Pada jaman kerajaan pra Islam mandala merupakan tempat yang sangat penting bagi kejayaan suatu kerajaan. Hal ini didasarkan pada pertama adanya istilah “Sing saha raja anu teu bisa miara kabuyutan, lir ibarat kulit careuh nu dipiceun kana runtah “ Siapapun raja yang tidak bisa menjaga mandala, maka ia bagaikan kulit musang yang di buang kedalam sampah (Darsa, A Undang, 2009), jadi alangkah hinanya seorang raja yang menelantarkan mandala, sampai-sampai di samakan dengan kulit seekor binatang.

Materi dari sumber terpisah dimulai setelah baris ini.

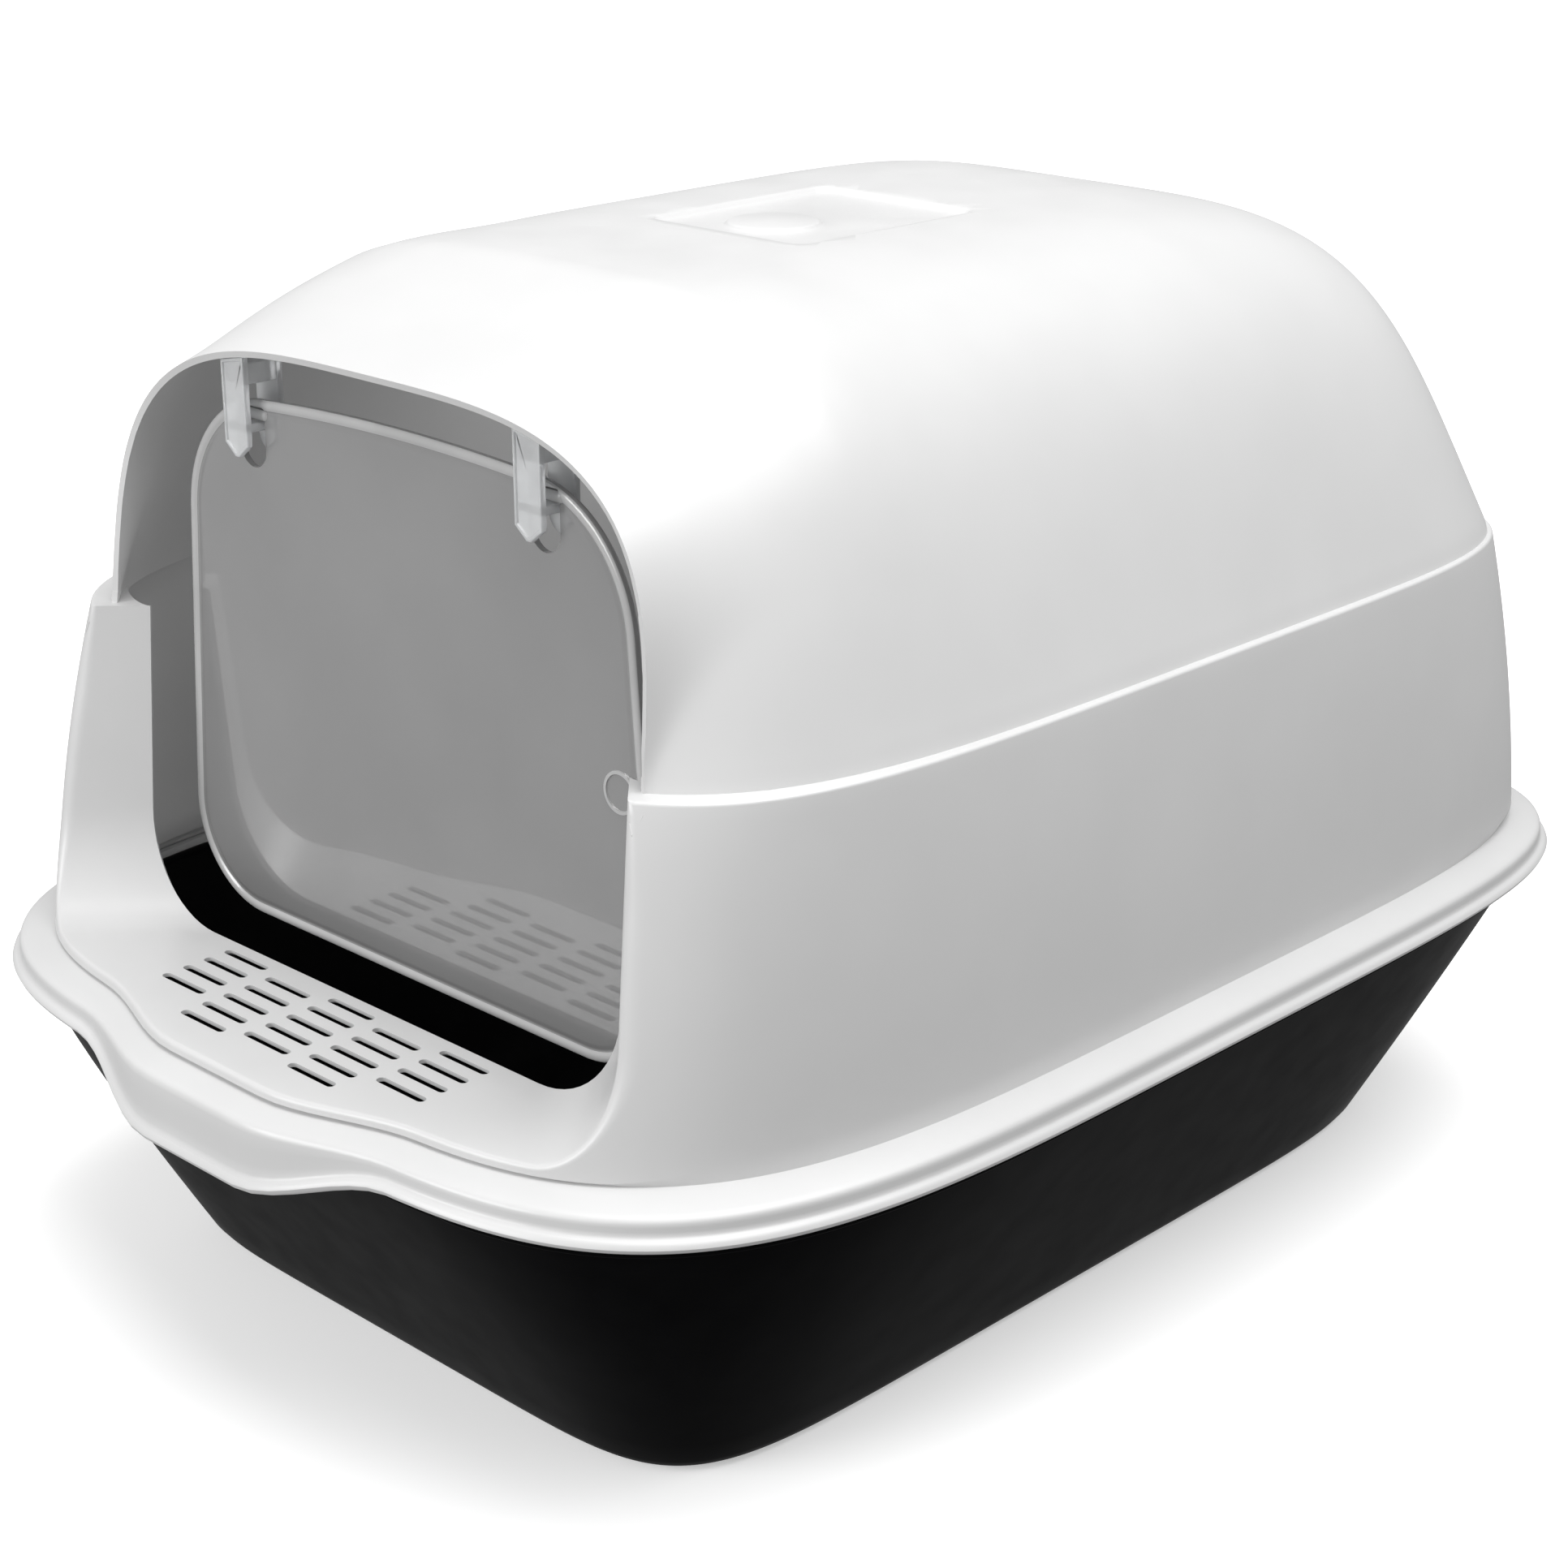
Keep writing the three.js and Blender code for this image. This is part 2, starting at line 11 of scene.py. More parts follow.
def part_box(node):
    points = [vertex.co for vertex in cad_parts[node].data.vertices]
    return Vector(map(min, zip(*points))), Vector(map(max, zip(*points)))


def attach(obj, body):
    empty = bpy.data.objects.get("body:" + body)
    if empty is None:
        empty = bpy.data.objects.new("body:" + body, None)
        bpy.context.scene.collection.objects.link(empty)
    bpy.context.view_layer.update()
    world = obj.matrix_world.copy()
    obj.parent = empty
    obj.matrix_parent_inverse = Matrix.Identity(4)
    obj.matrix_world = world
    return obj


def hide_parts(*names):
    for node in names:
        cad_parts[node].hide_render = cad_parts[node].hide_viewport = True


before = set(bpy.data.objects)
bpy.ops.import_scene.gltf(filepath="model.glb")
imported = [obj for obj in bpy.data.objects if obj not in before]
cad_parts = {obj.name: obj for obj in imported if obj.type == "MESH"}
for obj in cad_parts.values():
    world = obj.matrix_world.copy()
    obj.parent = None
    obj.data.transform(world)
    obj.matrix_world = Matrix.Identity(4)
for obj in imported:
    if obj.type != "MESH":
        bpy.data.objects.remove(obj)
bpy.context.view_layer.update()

# ---------------------------------------------------------------- dimensions

SKIN = 0.0024

# Outlines seen from above: half the width, the front and rear ends, where the two halves meet,
# and the power of each half's superellipse.
RIM = {"half": 0.2155, "front": -0.277, "rear": 0.291, "mid": -0.007, "front_power": 4.1, "rear_power": 5.5}
FOOT = {"half": 0.1995, "front": -0.2635, "rear": 0.275, "mid": 0.007, "front_power": 4.2, "rear_power": 6.0}
RIDGE = {"half": 0.189, "front": -0.232, "rear": 0.259, "mid": 0.013, "front_power": 5.0, "rear_power": 5.6}
TRAY_FLOOR = {
    "half": 0.1485, "front": -0.204, "rear": 0.224, "mid": -0.0015, "front_power": 7.5, "rear_power": 7.5,
}

RIM_Z = 0.1215
FOOT_Z = 0.1372
RIDGE_Z = 0.257
ROOF_Z = 0.3885
WALL_BULGE = 0.002

# The lip's reach fades out up the wall between two shares of the wall's height.
LIP = {"reach": 0.014, "dip": 0.014, "flat_half": 0.025, "end_half": 0.087, "fade": (0.1, 0.4)}

SHELF = {"z": 0.141, "y": -0.2118, "slope": 0.02, "crown": 0.0007}
ENTRY = {"half": 0.128, "corner": 0.038, "lean": 0.0716}

# Radii of the lower hood's upper edge: along the ridge, along the sill, and what the pillars add.
EDGE = {"ridge": 0.0012, "sill": 0.0018, "pillar": 0.0032, "pillar_rise": 0.04, "top_fade": 0.03}
# The wall's columns spread under the pillars: how wide at the foot, how fast, and how far round the side.
FAN = {"foot_x": 0.180, "bend": 0.6, "turn": 0.42 * math.pi, "ease": 1.5}
# The flat web on the ridge that the upper half stands on, and how far it widens behind the pillar tops.
WEB = {"width": 0.0062, "corner": 0.42, "ease": 1.2}
RIDGE_COLUMNS = 250
WALL_ROWS = 26
EDGE_ROWS = 8
RECESS_ROWS = 12

# Each of side, nose and tail is a straight lean over the full height, and the power of the shoulder.
DOME = {
    "half": 0.1863, "front": -0.228, "rear": 0.2555, "mid": 0.0252,
    "side": (0.272, 4.56), "nose": (0.099, 3.57), "tail": (0.186, 5.53),
    "front_power": 4.65, "rear_power": 5.87, "top_power": 4.9,
}
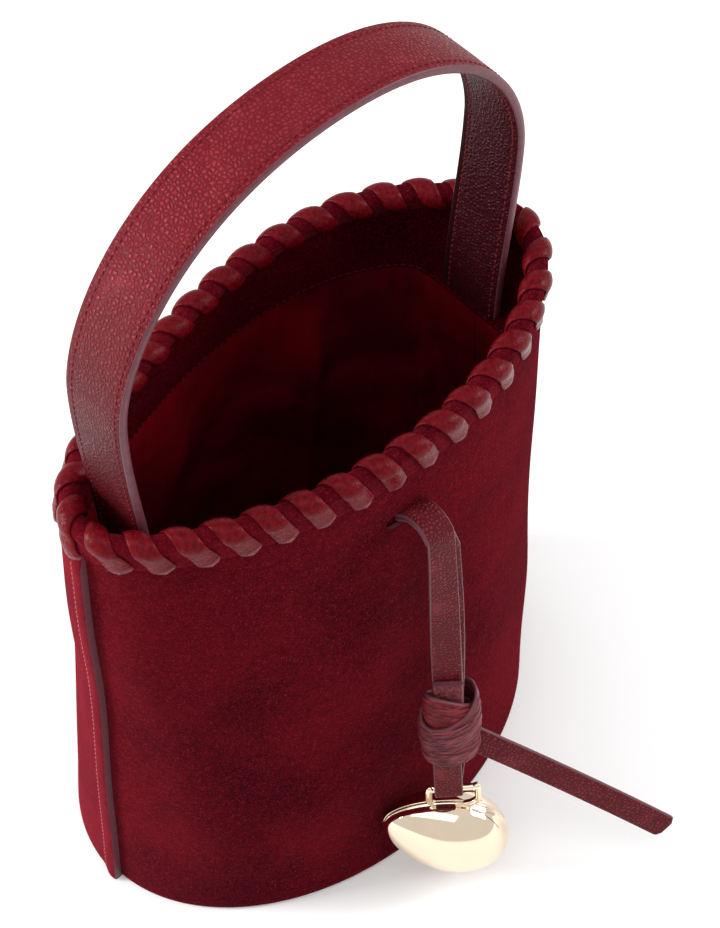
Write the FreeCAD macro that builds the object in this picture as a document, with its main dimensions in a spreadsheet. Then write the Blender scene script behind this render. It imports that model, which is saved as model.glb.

Kedua “Apabila sebuah mandala pada satu kerajaan telah dikuasai musuh, maka kerajaan tersebut telah kalah perangan dan menjadi penguasaan musuh, meskipun pusat kerajaanya belum di kuasai musuh. Meskipun pusat kerajaanya sudah di kuasai musuh tapi mandalanya masih terkuasai, maka kerajaan tersebut belum dinyatakan kalah perang
Periodeisasi mandala didasarkan pada keberadaan kerajaan praislam. Untuk di sunda berarti dimulai pada saat kerajaan tarumanagara berdiri dari abad ke 5 sampai 1567 masehi. (Gubernur Jawa Barat Dari Masa ke Masa, 2007). Dalam mandala kenaikan tingkat di dasarkan pada penguasaan materi. Adapun materi ajarnya tentang agama, ilmu pengetahuan dan bela diri. Pada saat media tulis yang di gunakan adalah daun yaitu jenis palem-paleman seperti lontar dan nipah Sangat dimunmgkinkan kita menemukan keberadaan naskah di tempat lain, tapi itu kemungkinanya sangat kecil, karena tingkat keasaman daun-daunan sangat tinggi jadi cepat rusak.